Я много знал о легкой артиллерии Федеральной армии, потому что на эту тему писал реферат и так набил его терминами и фактами, что учитель велел мне его переписать, и про снимки убитых солдат, которые Мэтью Брэди сделал при Антиетаме, я знал тоже: видел их в интернете, фотографии мальчиков с глазами-пуговками и запекшейся у носа и рта кровью.

– Мы в школе на теме про Линкольна полтора месяца сидели.

– У Брэди была фотостудия тут неподалеку. Не видел?

– Нет, – во мне засела какая-то мысль – вот-вот вырвется, что-то важное и невыразимое, встрепенувшееся при воспоминании о пустых лицах тех солдат. Нет, исчезла, только образ остался: мертвые мальчишки раскинули руки и ноги, уставились в небо.

Опять наступило молчание – мучительное. Никто из нас, похоже, не знал, что говорить дальше.
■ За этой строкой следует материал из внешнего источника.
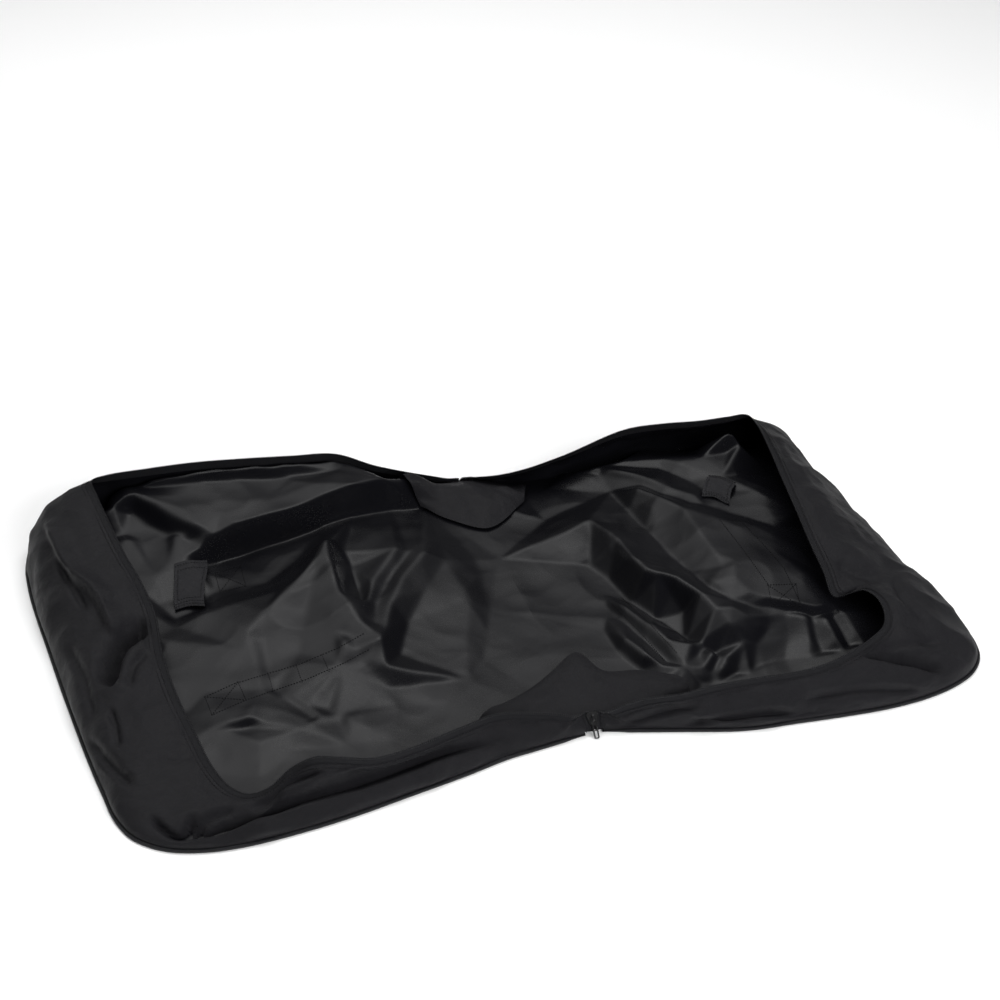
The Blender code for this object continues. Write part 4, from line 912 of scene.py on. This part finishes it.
# Outside, on the floor: the woven shell under each half, its carry handle and the webbing legs sewn to it
underPlan = {
    "shell": 0.0034, "shellWave": 0.0003, "shellStep": 6, "thick": 0.0010, "webbing": 0.040, "strap": 0.0011,
    "strapTop": 0.0015, "strapRound": 0.0003, "rounding": 0.070, "edge": 0.0045, "stitchHeight": 0.0005,
    "foldSeam": 0.0013, "foldSeamHeight": 0.0014, "foldSeamInset": 0.006, "foldSeamSteps": 160,
}


def makeShell(half):
    side = sides[half]["side"]
    flat = outlineGrid(half)[:: underPlan["shellStep"], :: underPlan["shellStep"]]
    solid = raised(flat, np.zeros(flat.shape[:2])).reshape(-1, 3)
    height = underPlan["shell"] + ripple(solid, 0.07, 21).reshape(flat.shape[:2]) * underPlan["shellWave"]
    grid = raised(flat, height)[::side]
    shell = makeSheet(half + "Shell", grid, underPlan["thick"], coated, woven)
    crossFold(shell)
    return shell


def makeStrap(name, way, body, node):
    # flat webbing along a way on the floor, sewn along both its edges
    along = unit(np.gradient(way, axis=0))
    across = np.stack([-along[:, 1], along[:, 0]], 1)
    spread = np.linspace(-0.5, 0.5, 9)
    flat = way[:, None] + across[:, None] * spread[None, :, None] * underPlan["webbing"]
    height = underPlan["strapTop"] - underPlan["strapRound"] * np.abs(spread * 2) ** 6
    height = np.tile(height, (len(way), 1))
    grid = facingUp(raised(flat, height))
    strap = makeSheet(name, grid, underPlan["strap"], webbing, webbing)
    inset = underPlan["webbing"] / 2 - underPlan["edge"]
    low, down = np.full(len(way), underPlan["stitchHeight"]), np.tile((0, 0, -1.0), (len(way), 1))
    ways = [(np.column_stack([way + across * place, low]), down) for place in (-inset, inset)]
    sewn = makeRow(name + "Stitches", ways, rowPlans["stitch"], thread)
    for piece in (strap, sewn):
        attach(piece, body)
    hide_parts(node)
    return strap, sewn


def roundCorner(before, corner, after, radius, steps=14):
    a, b = before - corner, after - corner
    start = corner + a / np.linalg.norm(a) * radius
    end = corner + b / np.linalg.norm(b) * radius
    middle = start + end - corner
    turns = np.linspace(0, math.pi / 2, steps)
    return [middle + (start - middle) * math.cos(t) + (end - middle) * math.sin(t) for t in turns]


for half, plan in sides.items():
    side = plan["side"]
    plan["shell"] = makeShell(half)
    plan["straps"] = []
    for row in ("near", "far"):
        node = half + "_webbing_" + row
        low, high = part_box(node)
        y = (low.y + high.y) / 2
        way = resample(np.array([(low.x, y), (high.x, y)]), np.linspace(0, 1, 60), 2)
        plan["straps"].append(makeStrap(half + "Leg" + row.capitalize(), way, half + "_half", node))
    low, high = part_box(half + "_handle")
    halfWide = underPlan["webbing"] / 2
    inner, outer = (low.x, high.x - halfWide) if side > 0 else (high.x, low.x + halfWide)
    nearY, farY = low.y + halfWide, high.y - halfWide
    ends = [np.array(p) for p in ((inner, nearY), (outer, nearY), (outer, farY), (inner, farY))]
    way = [ends[0]] + roundCorner(ends[0], ends[1], ends[2], underPlan["rounding"])
    way += roundCorner(ends[1], ends[2], ends[3], underPlan["rounding"]) + [ends[3]]
    way = resample(np.array(way), np.linspace(0, 1, 120), 2)
    plan["straps"].append(makeStrap(half + "Handle", way, half + "_handle", half + "_handle"))
    low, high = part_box("fold_seam_" + half)
    middle = (low.x + high.x) / 2
    start, end = low.y + underPlan["foldSeamInset"], high.y - underPlan["foldSeamInset"]
    line = np.array([(middle, y, underPlan["foldSeamHeight"])
                     for y in np.linspace(start, end, underPlan["foldSeamSteps"])])
    plan["foldSeam"] = makeTube(half + "FoldSeam", line, underPlan["foldSeam"], pipingCloth)
    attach(plan["foldSeam"], "base")
    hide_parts("fold_seam_" + half)
print("shells and webbing made")


def onLining(way, lift=0.0006):
    # where the camera's sight through each pixel meets a lining, with the way up there
    places, ups = [], []
    for u, v in way:
        ray = Vector(sightLine(u, v)).normalized()
        hits = [sides[half]["skin"].ray_cast(Vector(view["place"]), ray) for half in sides]
        hits = [hit for hit in hits if hit[0] is not None]
        if not hits:
            continue
        hit = min(hits, key=lambda h: h[3])
        up = hit[1] if hit[1].dot(ray) < 0 else -hit[1]
        places.append(np.array(hit[0] + up * lift))
        ups.append(np.array(up))
    return np.array(places), np.array(ups)


def evenPixels(corners, step=2.0):
    # pixels along straight runs between corners
    corners = [np.array(c, float) for c in corners]
    way = []
    for a, b in zip(corners, corners[1:]):
        count = max(1, int(np.linalg.norm(b - a) / step))
        way += [a + (b - a) * k / count for k in range(count)]
    return way + [corners[-1]]


# Seams that the sewn webbing outside leaves on the lining, in the photograph's pixels
liningSeams = {
    "left": [
        [(205, 697), (212, 715), (246, 700), (238, 682), (205, 697)],
        [(205, 697), (246, 700)], [(212, 715), (238, 682)],
        [(240, 682), (300, 664), (338, 648), (363, 634)],
        [(246, 700), (305, 680), (342, 664), (368, 650)],
        [(268, 673), (273, 691)], [(296, 665), (302, 682)], [(322, 655), (329, 671)],
        [(215, 573), (240, 566), (246, 586), (220, 592), (215, 573)],
        [(215, 573), (246, 586)], [(240, 566), (220, 592)],
    ],
    "right": [
        [(720, 520), (745, 552), (770, 587)], [(740, 520), (764, 545), (784, 568), (800, 602)],
        [(768, 585), (796, 584), (800, 606), (772, 606), (768, 585)],
        [(768, 585), (800, 606)], [(796, 584), (772, 606)],
        [(612, 604), (640, 632), (664, 660)], [(622, 598), (652, 626), (676, 652)],
    ],
}
for half, ways in liningSeams.items():
    rows = [onLining(evenPixels(way)) for way in ways]
    seams = makeRow(half + "LiningSeams", [row for row in rows if len(row[0]) > 2], rowPlans["stitch"], thread)
    crossFold(seams)
    sides[half]["liningSeams"] = seams
print("lining seams sewn")


# Webbing tabs sewn inside, by the photograph's pixels at their corners
tabPlans = {
    "left": {"corners": [(170, 562), (206, 558), (209, 609), (174, 614)], "flat": (0.052, 0.090), "height": 0.036},
    "right": {"corners": [(706, 474), (737, 482), (732, 506), (700, 497)], "flat": (0.042, 0.062), "height": 0.060},
}
tabShape = {
    "rows": 14, "columns": 18, "thick": 0.0016, "lift": 0.0034, "bulge": 0.0060, "wave": 0.0040, "rib": 0.0007,
    "stitchLift": 0.0007,
}


def makeTab(half, plan):
    # a short strap lying over the lining, held by a sewn box and three rows at its end
    a, b, c, d = (np.array(corner, float) for corner in plan["corners"])
    acrossTab, alongTab = (np.linspace(0, 1, tabShape[name]) for name in ("rows", "columns"))
    grid = np.empty((tabShape["rows"], tabShape["columns"], 3))
    for i, s in enumerate(acrossTab):
        for j, t in enumerate(alongTab):
            pixel = (a * (1 - s) + b * s) * (1 - t) + (d * (1 - s) + c * s) * t
            pixel = pixel + (1.6 * math.sin(5.0 * t + 1), 1.3 * math.sin(6.5 * s + 2))
            spots = onLining([pixel], 0)[0]
            grid[i, j] = spots[0] if len(spots) else at(*pixel, plan["height"])
    for k in range(3):
        grid[..., k] = blur(grid[..., k], 5)
    grid = facingUp(grid)
    push = tabShape["lift"] + np.sin(np.pi * alongTab) * tabShape["bulge"]
    push = push + ripple(grid.reshape(-1, 3), 0.03, 5).reshape(grid.shape[:2]) * tabShape["wave"]
    push = push + np.sin(9 * np.pi * alongTab) * tabShape["rib"]
    grid = grid + gridNormals(grid) * push[..., None]
    normals = gridNormals(grid)
    tab = makeSheet(half + "InnerTab", grid, tabShape["thick"], webbing, webbing)

    def way(points):
        spots = []
        for p, q in zip(points, points[1:]):
            spots += [(p[0] + (q[0] - p[0]) * k / 8, p[1] + (q[1] - p[1]) * k / 8) for k in range(8)]
        last = np.array(grid.shape[:2]) - 1
        rows = [tuple(int(round(n)) for n in np.array(spot) * last) for spot in spots + [points[-1]]]
        rows = [r for k, r in enumerate(rows) if k == 0 or r != rows[k - 1]]
        ups = np.array([normals[r] for r in rows])
        return np.array([grid[r] for r in rows]) + ups * tabShape["stitchLift"], ups

    box = [(0.15, 0.25), (0.85, 0.25), (0.85, 0.85), (0.15, 0.85), (0.15, 0.25)]
    bars = [[(0.08, t), (0.92, t)] for t in (0.88, 0.94, 0.12)]
    sewn = makeRow(half + "TabStitches", [way(box)] + [way(bar) for bar in bars], rowPlans["stitch"], thread)
    for piece in (tab, sewn):
        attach(piece, half + "_half")
    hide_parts(half + "_inner_tab")
    return tab, sewn


for half, plan in tabPlans.items():
    sides[half]["tab"], sides[half]["tabStitches"] = makeTab(half, plan)
print("inner tabs made")


# Flaps of the two ends, folded in over the lining: their feet and their tops
flapPlans = {
    "near": {
        "foot": [at(u, v, mm / 1000)[:2] for u, v, mm in (
            (478, 722, 12), (520, 722, 12), (560, 724, 12), (592, 727, 10), (620, 718, 12), (655, 708, 12),
            (690, 696, 12))],
        "top": [at(u, v, mm / 1000)[:2] for u, v, mm in (
            (498, 706, 14), (521, 693, 16), (550, 671, 18), (577, 650, 20), (604, 667, 20), (639, 668, 18),
            (684, 684, 16))],
    },
    "far": {
        "foot": [lay(x, y)[:2] for x, y in (
            (0.105, 0.596), (0.060, 0.606), (0, 0.616), (-0.060, 0.620), (-0.105, 0.620))],
        "top": [lay(x, y)[:2] for x, y in (
            (0.085, 0.545), (0.045, 0.505), (0, 0.480), (-0.045, 0.510), (-0.085, 0.560))],
    },
}
flapShape = {
    "along": 60, "up": 24, "thick": 0.0012, "lift": 0.0035, "fold": 0.006,
    "waves": waveList((0.045, 9, 0.007, False), (0.018, 4, 0.0026, False)),
    "gatherFrom": 0.7, "gather": 1.6,  # the right end is bunched
}


def makeFlap(end, plan):
    alongFlap, upFlap = (np.linspace(0, 1, flapShape[name]) for name in ("along", "up"))
    foot, top = (resample(smoothWay(plan[name], 8), alongFlap, 2) for name in ("foot", "top"))
    t = upFlap[None, :, None]
    flat = foot[:, None] * (1 - t) + top[:, None] * t
    height = liningHeight(flat)
    solid = raised(flat, height).reshape(-1, 3)
    waves = np.abs(crumple(solid, flapShape["waves"]).reshape(height.shape))
    gather = 1 + flapShape["gather"] * ease((alongFlap - flapShape["gatherFrom"]) / 0.25)[:, None]
    folded = np.sin(np.pi * upFlap) ** 0.6
    lift = flapShape["lift"] + folded[None] * (flapShape["fold"] + waves * gather)
    grid = raised(flat, blur(height + lift, 2))
    if np.cross(grid[1, 0] - grid[0, 0], grid[0, 1] - grid[0, 0])[2] < 0:
        grid = grid[::-1]
    flap = makeSheet(end + "EndFlap", grid, flapShape["thick"], woven, coated)
    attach(flap, "base")
    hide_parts(end + "_end_flap")
    return flap


flaps = {end: makeFlap(end, plan) for end, plan in flapPlans.items()}
print("end flaps made")

# Pieces that keep their CAD shape
for node in ("slider_body", "pull_tab", "near_zip_stop", "far_zip_stop"):
    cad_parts[node].material_slots[0].material = metal


# Each half's new pieces: their flat sizes, and how their cloth is held
cuts = {  # flat sizes in metres: the two webbing legs come before the handle
    "left": {"lining": (0.86, 0.80), "held": "laid", "long": 2.15, "shell": (0.76, 0.76),
             "straps": (0.34, 0.34, 0.54)},
    "right": {"lining": (0.72, 0.74), "held": "gathered", "long": 1.85, "shell": (0.62, 0.72),
              "straps": (0.24, 0.24, 0.54)},
}
for half, cut in cuts.items():
    plan = sides[half]


# The room. For each axis of the way out: from, to, and the light there
roomLight = {"Y": (-0.08, 0.48, 0.03, 1.0), "Z": (0.36, 0.93, 0.08, 1.14), "X": (0.20, 0.85, 1.0, 0.30)}
lamps = {
    "backSoftbox": {"at": (0.2, 2.2, 3.2), "size": (4.0, 2.5), "power": 90, "mirrored": False},
    "topSoftbox": {"at": (-1.0, 0.2, 3.4), "size": (3.0, 3.0), "power": 36, "mirrored": False},
    "frontSoftbox": {"at": (1.0, -2.9, 1.5), "size": (3.0, 2.0), "power": 150, "mirrored": False},
    "rimSoftbox": {"at": (0.45, 1.25, 3.0), "size": (1.6, 0.8), "power": 4, "mirrored": True},
}


def makeStage():
    pale = bpy.data.materials.new("paleFloor")
    pale.use_nodes = True
    shader = pale.node_tree.nodes["Principled BSDF"]
    for label, value in (("Base Color", (0.95, 0.95, 0.95, 1)), ("Roughness", 0.75), ("Specular IOR Level", 0.2)):
        shader.inputs[label].default_value = value
    reach = 12.0
    corners = [(-reach, -reach, 0), (reach, -reach, 0), (reach, reach, 0), (-reach, reach, 0)]
    makePiece("floor", corners, [(0, 1, 2, 3)], [pale])
    world = bpy.data.worlds.new("studio")
    bpy.context.scene.world = world
    world.use_nodes = True
    tree = world.node_tree
    direction = joined(tree, "ShaderNodeTexCoord", {})
    parts = joined(tree, "ShaderNodeSeparateXYZ", {}, direction.outputs["Generated"])
    # palest high up behind the bag, as in the room that the photograph was taken in
    level = 1.0
    for axis, spread in roomLight.items():
        shade = joined(tree, "ShaderNodeMapRange", {"interpolation_type": "SMOOTHSTEP"}, parts.outputs[axis], *spread)
        level = joined(tree, "ShaderNodeMath", {"operation": "MULTIPLY"}, level, shade.outputs[0]).outputs[0]
    rays = joined(tree, "ShaderNodeLightPath", {})
    seen = tree.nodes.new("ShaderNodeMix")
    tree.links.new(rays.outputs["Is Camera Ray"], seen.inputs[0])
    tree.links.new(level, seen.inputs[2])
    seen.inputs[3].default_value = 1.0
    back = tree.nodes["Background"]
    back.inputs["Color"].default_value = (1, 1, 1, 1)
    tree.links.new(seen.outputs[0], back.inputs["Strength"])
    for name, plan in lamps.items():
        lamp = bpy.data.lights.new(name, "AREA")
        lamp.shape = "RECTANGLE"
        lamp.size, lamp.size_y = plan["size"]
        lamp.energy = plan["power"]
        box = placed(name, lamp)
        box.location = plan["at"]
        box.rotation_euler = (-Vector(plan["at"])).to_track_quat("-Z", "Y").to_euler()
        box.visible_glossy = plan["mirrored"]


def makeCamera():
    lens = bpy.data.cameras.new("camera")
    lens.lens = view["lens"]
    lens.sensor_width = view["sensor"]
    camera = placed("camera", lens)
    camera.location = view["place"]
    aim = Vector(view["aim"]) - Vector(view["place"])
    camera.rotation_euler = aim.to_track_quat("-Z", "Y").to_euler()
    bpy.context.scene.camera = camera


makeStage()
makeCamera()
bpy.context.scene.view_settings.view_transform = "Standard"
Наконец Хоби переложил ногу на ногу.

– То есть хочу сказать… извини. Прости, что спрашиваю, – сказал он, запинаясь.

Я заелозил в кресле. Я сюда ехал с таким огромным любопытством, что как-то и не подумал о том, что еще и придется отвечать на вопросы.

– Знаю, трудно об этом говорить, наверное… Просто. Я и не думал…

Мои ботинки. Интересно, как же это я раньше никогда толком не смотрел на свои ботинки. Оббитые носы. Разлохматившиеся шнурки. “Пойдем в субботу в «Блумингдейл» и купим тебе новые”. Так и не купили.

– Не хочу тебя мучить. Но… он был в сознании?

– Да. Типа того. Ну, то есть… – Я заметил, какое встревоженное, напряженное у него стало лицо, и какая-то глубинная часть меня рванулась было к нему со всеми этими подробностями, которых он не знал и которых ему и знать не надо было, с распластанными внутренностями, с безобразными образами, которые то и дело вспыхивали у меня в голове, даже когда я не спал.

Тусклые портреты, фарфоровые спаниели на каминной полке, тик-так, тик-так, качается золотой маятник.

– Я услышал, как он зовет, – я потер глаз. – Когда очнулся.

Будто сон пытаешься рассказать. Невозможно.

– И я к нему подошел, и посидел с ним, и… все было не так уж плохо. Ну, не так, то есть, как можно подумать, – прибавил я, потому что вранье вышло уж очень заметным.

– Он с тобой говорил?

Я с трудом сглотнул и кивнул. Темная мебель красного дерева, пальмы в кадках.

– Он был в сознании?

Я снова кивнул. Во рту дурной привкус. Такое нельзя было сформулировать, у этого всего не было смысла, не было истории – у пыли, у сирен, у того, как он держал меня за руку, у целой жизни, где были только мы вдвоем – с мешаниной фраз, названиями городов и именами, которых я раньше не слышал. С искрами от разорванных проводов.

Он все не сводил с меня глаз. В горле у меня пересохло и меня подташнивало. Один миг не перетекал в другой как положено, и я все ждал, что он еще что-то спросит, про что угодно, а он не спрашивал.